Nitric Acid

Nitric acid manufacture and uses

Many chemical processes employ platinum group metal catalysts to improve the efficiency of various reactions.  Platinum-based catalysts have now been used in the commercial manufacture of nitric acid for a century.

Nitric acid is made in three stages. The first step is the oxidation of ammonia gas with air to form nitric oxide. In order to achieve a high conversion efficiency, this is normally carried out at pressure over a platinum-rhodium catalyst. The nitric oxide is cooled and further oxidised to form nitrogen dioxide, which is then absorbed in water to nitric acid.

The principal end-use of nitric acid is in the production of nitrogen fertilizers, an important source of plant nutrients. Non-fertilizer uses include the production of: explosive-grade ammonium nitrate; adipic acid, for making nylon, and toluene diisocyanate, for manufacturing polyurethane.

Platinum group metal catalyst gauze

Pgm catalysts for nitric acid production take the form of a gauze made out of fine wire. When nitric acid was first produced commercially in 1904, a platinum-only catalyst was used. Rhodium was later added for strength and to reduce the amount of platinum lost during conversion of the gas.
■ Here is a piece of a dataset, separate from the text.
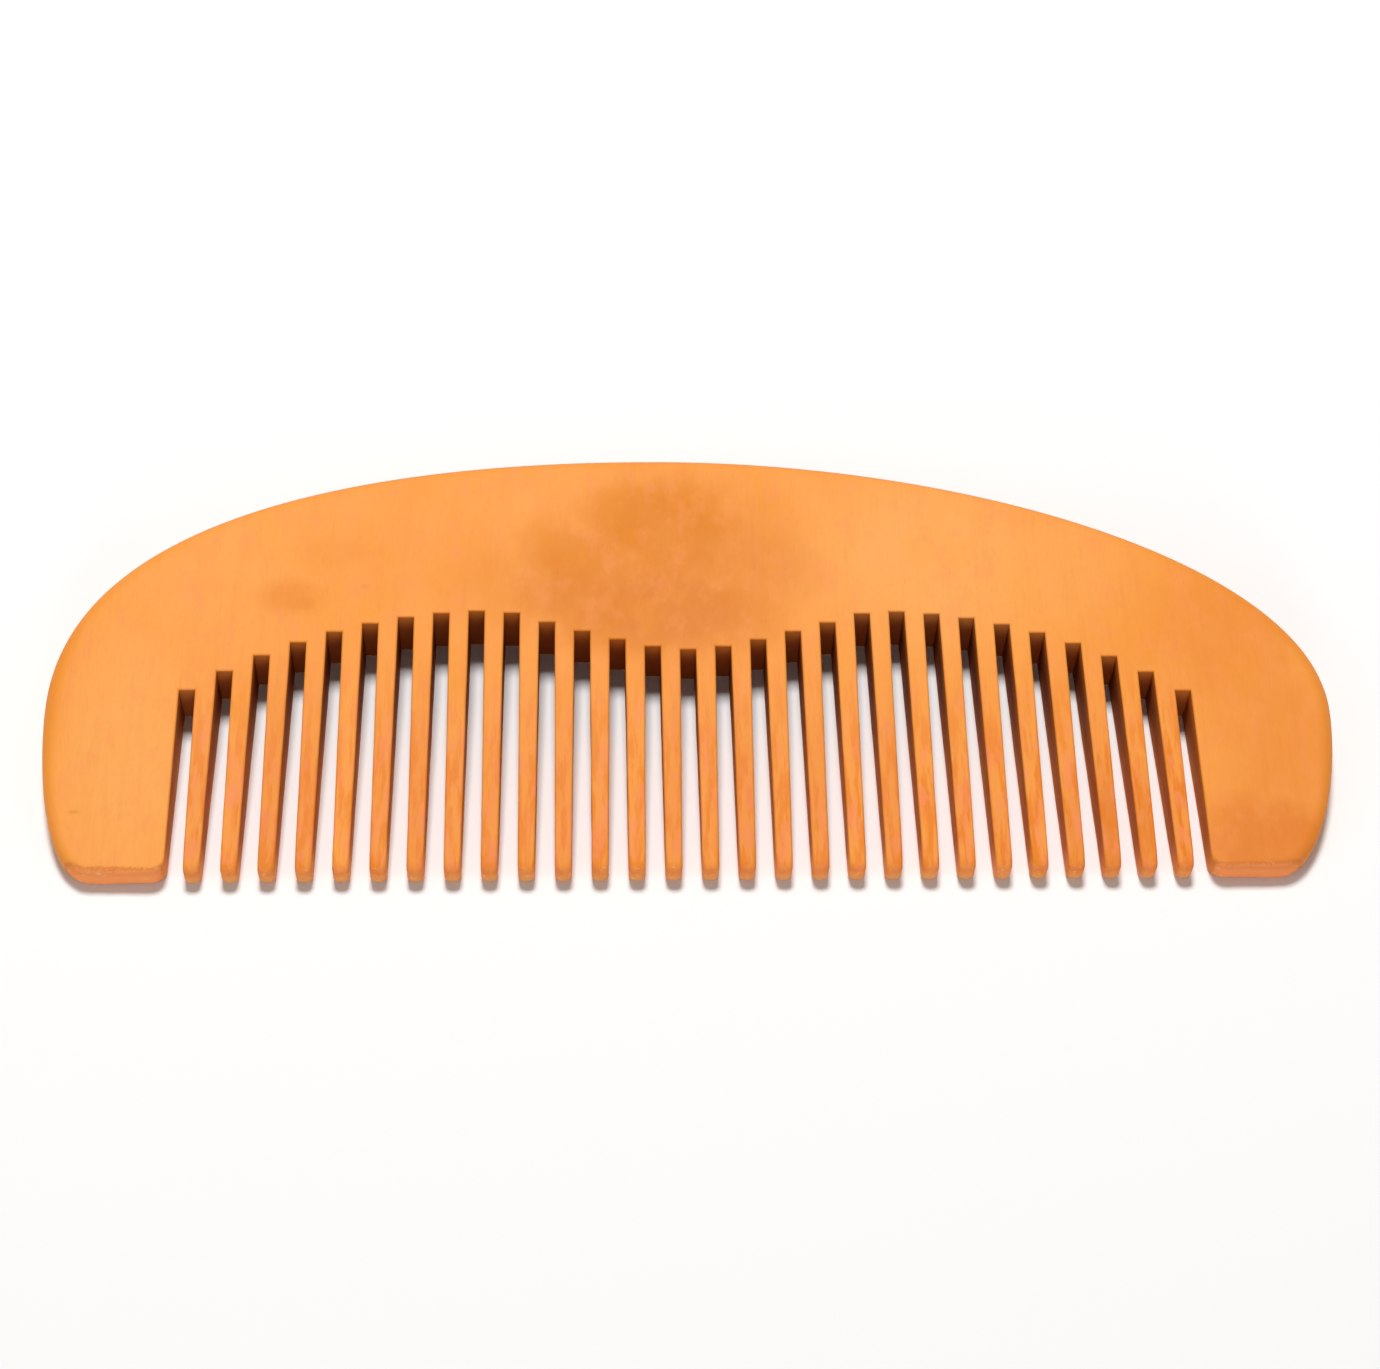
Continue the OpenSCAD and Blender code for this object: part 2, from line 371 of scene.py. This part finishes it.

Palladium-based "catchment" or "getter" gauze was introduced in 1968 to further reduce losses of platinum and rhodium, which can be as high as 300 mg per tonne of acid produced. The catchment sits downstream of the gas flow and collects pgm vapourised from the catalyst.

Until 1990, the catalysts and catchments used in ammonia oxidation were in the form of woven gauze. Johnson Matthey Noble Metals then introduced a revolutionary knitted gauze, increasing the efficiency of conversion and extending the catalyst life. This has since become the industry standard.